So it’s been a long cold winter in Minnesota! One of the highlights to break up our colorless season is Valentines Day. Our friend Simon Hawksworth and his wife Avia who now live in beautiful Calistoga, CA lived in Minnesota a while back and best describes our winters as “like living in a black and white movie for six months” and I couldn’t agree more. Though we have beautiful changes in seasons, winter is too long and often just grey! For me, nothing says “Be Mine” like a little extra sweetness. I contemplated stopping at the little dessert shop in Anoka, but thought it would mean a lot more if I prepared a treat for my hon. Red velvet cake often makes an appearance on Valentine’s Day and many bakeries have their own version of this classic cake. As always when baking, you really should follow a recipe because it’s not like cooking where just dumping works. I found a few recipes on line and took my chances by changing them up a bit and worked simply with ingredients that I had on hand.

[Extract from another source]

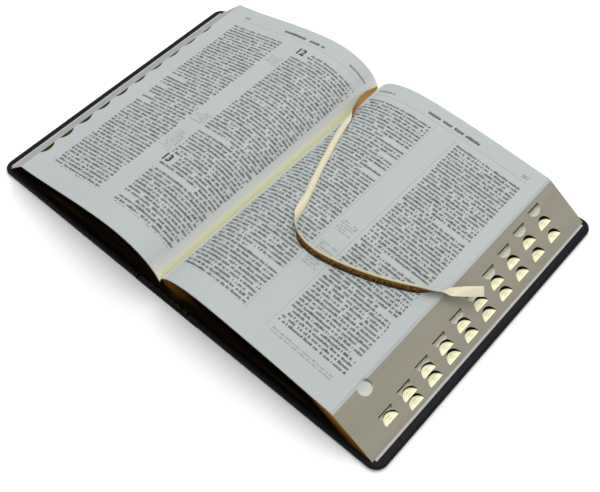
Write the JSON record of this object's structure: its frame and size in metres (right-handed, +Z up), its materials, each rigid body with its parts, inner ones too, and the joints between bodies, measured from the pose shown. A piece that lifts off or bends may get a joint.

Tender, moist and not too sweet, this Red Velvet cake was a superstar following our meal. It’s interesting looking into this treat as food historians differ about the origin of red velvet cake. According to Betty Crocker, conventional wisdom says Red Velvet cake is a Southern invention. While it’s true that it has always been enjoyed in the South (and some say that it was “perfected” there), this is an all-American cake with roots across the country and beyond. One thing is certain, it is a great treat that is “Red” like a Valentine should be and it’s so good! It turned out to be a wonderful Valentine’s Day gift for my sweets-lover in your life, and also a bit of an indulgence for myself and my girlfriends who got to share the left overs at a following girls night!
1/4 Cup Butter, soft at room temperature
3/4 Cup Sugar
1-2 Tablespoons Red Food Coloring
1 Tablespoon Cocoa
1/2 Cup Buttermilk
1 Cup Flour
1/2 teaspoon Salt
1 Vanilla Bean
1 teaspoon Soda
1/2 Cup Butter, soft at room temperature
1/2 Cup Cream Cheese, soft at room temperature
4 Cups Powdered Sugar
2-4 Tablespoons Milk
Preheat oven to 350 degrees. Prepare two four inch ramekins with nonstick cooking spray and flour and line them with parchment paper that has been cut to fit the bottom.
Sift together the flour, cocoa, soda and salt. With an electric mixer on medium-high speed, mix together sugar and butter until combined. Add eggs and beat until incorporated, scraping down sides of bowl as needed.
Mix in the scraped vanilla and food coloring. Reduce speed to low and stir in the flour mixture in small batches, alternating with the addition of the buttermilk, stirring well.
Divide batter evenly in the baking dishes. Bake until a toothpick inserted in centers comes out clean, about 20 to 30 minutes.
Transfer baking dishes upside down onto wire racks to cool completely before removing the paper liner.
Serve at room temperature! We enjoyed a fantastic home made dinner of Fillet mignon, lobster tail, risotto with roasted butternut squash and Brussels sprouts. Bill paired our Valentine meal with his all time favorite – Verite! He gave me beautiful flowers, chocolate and an espresso! He figured I made the cake as much for myself as for him and he’s right!